The EP is shimmering, gorgeous stuff, densely layered with hook-laden, reverb-soaked guitars and vocals. While their stripped-down folk sound is very Simon and Garfunkel, the electric stuff channels Father John Misty. Barnett played drums, some bass, and guitar, along with contributions from Joey English. Rebrovick came in on mandolin and vocals. Ben Sisco played bass and on “Tula’s Song,” Bonnie Simmons of Jubal contributed vocals.

“I’m stoked to be playing for them,” said English. “It’s a nice change for me to step away from the mic and contribute to the music as a guitarist rather than a writer. Christian and Joe are both great writers, both in lyrics and music. It’s nice to play for a song I believe in. It’s got a western vibe, mixed with tales of woe…right up my alley!”

“It’s just a catchall to get the name out there,” Barnett admits. The Blond Bones band roster can ebb and flow and comprise a full band of lots of folks or shrink back to the folk duo of Barnett and Rebrovick singing plaintive folk on acoustic and mandolin in a coffeehouse.

“It’s two completely different things,” Rebrovick says of the electric sound. “There’s a lot you can do in terms of walls of sound. There’s a lot of emotions you can do.”

“The reason we did this full band thing is we want it to be accessible,” Barnett says.

And perhaps it gives them a chance to see what they can do with their friends, in a musical community. “The best songs are made in a community,” Rebrovick says. “It’s a small enough scene that everyone knows about each other or what each other are doing.”

Within that, an even tighter, smaller scene exists between Blond Bones and their almost sibling band, Jubal. Even smaller still, within Barnett’s apartment, which he shares with Jubal songwriter Taylor Kress. He says they write almost in perpetual contest, friendly competition that drives both bands to create more material, each retreating to his room to work on something and then storming into the other’s to show it to him. “If your friends are doing it, it gives you incentive to do it, to write for each other,” Rebrovick says. “Plus,” Barnett adds, laughing, “you want to be the best songwriter in the group.”

Barnett is finishing up a jazz guitar program and UT and Rebrovick recently finished up with a theatre degree. The jam group that formed around Kress, Barnett, and Rebrovick’s college parties, which lovingly became known as Knox Jam’ n’ Jelly Sessions, started as a small picking group with 4-5 folks and grew to as much as 40 drunks slamming through whiskey and wine and old-time, folk and gospel standards. Sometimes it would end with everyone in the group singing a standard together in a meditative state that got downright spiritual.

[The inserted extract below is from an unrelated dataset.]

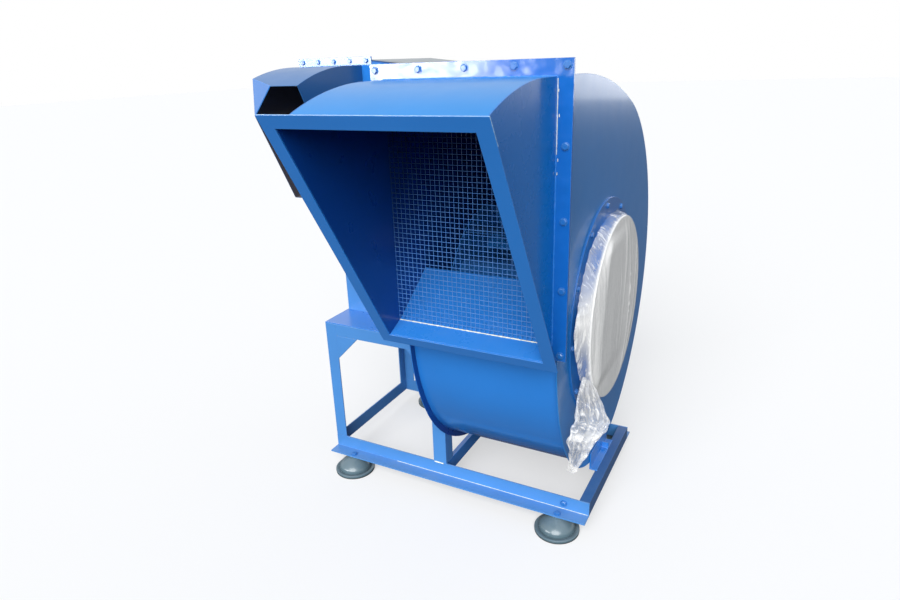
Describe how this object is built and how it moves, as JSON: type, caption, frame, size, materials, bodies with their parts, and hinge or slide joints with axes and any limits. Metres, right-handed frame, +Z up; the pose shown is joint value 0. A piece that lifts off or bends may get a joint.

“It was the most religious experience I ever had,” said Rebrovick.

Another interesting community collaboration that Blond Bones collaborated on stemmed from Barnett’s and Rebrovick’s theatre connection. He is a member of theatre troupe Yellow Rose Productions, and Blond Bones and Joey English wrote and recorded a full conceptual soundtrack album for Princess Cuts, a production the group did based on a local girl’s actual experiences in a sex trafficking ring. The guys were able to go up to the New York International Fringe Festival with the production and experience big city gigging.

As far as ambitions for the current and forthcoming EPs, the group is playing around town in multiple iterations and plans to do some touring when the summer hits and then when Barnett’s program is over.

“We’d like to book the hell out of it,” Barnett says. He also mentions a standing deal he has with Kress that if either get famous before they other they have to record a cover album of the other’s material to bring him up into the limelight with them.

Barnett expressed playful envy at Kress and Simmons’ male-female dynamic and the simplicity of their staying full-time as a mobile one-acoustic, two-voice unit. Rebrovich talks about how their Blond Bones EP took 15 hours just to mix, while Jubal did their entire album in a night at a cabin on Simmons’ parents’ land in Clinton. “They were done and then they got drunk that night,” he laughs.

But when it gets down to it, Barnett insists the desire for opportunities doesn’t affect the way the band writes, just that promo shots and social media become necessary to get the music out once it’s done being created. “I think for us all the promotional stuff is the required process for promoting anything you do,” he says. “But on the music end of things, just putting out things we’re proud of.  You have to do these weird music business-esque things.”

The characters in their songs may be “few of days and full of trouble,” but Blond Bones itself seems to have a strong plan, solid material and a bright future ahead of them.

Blond Bones will play with Jubal at Flow: A Brew Parlor on Saturday, February 27 for the official Few of Days EP release show. They will take part in Knoxtacular, a benefit for Knoxville Mercury, WDVX and The Knoxville History Project, at the Bijou Theatre on March 5.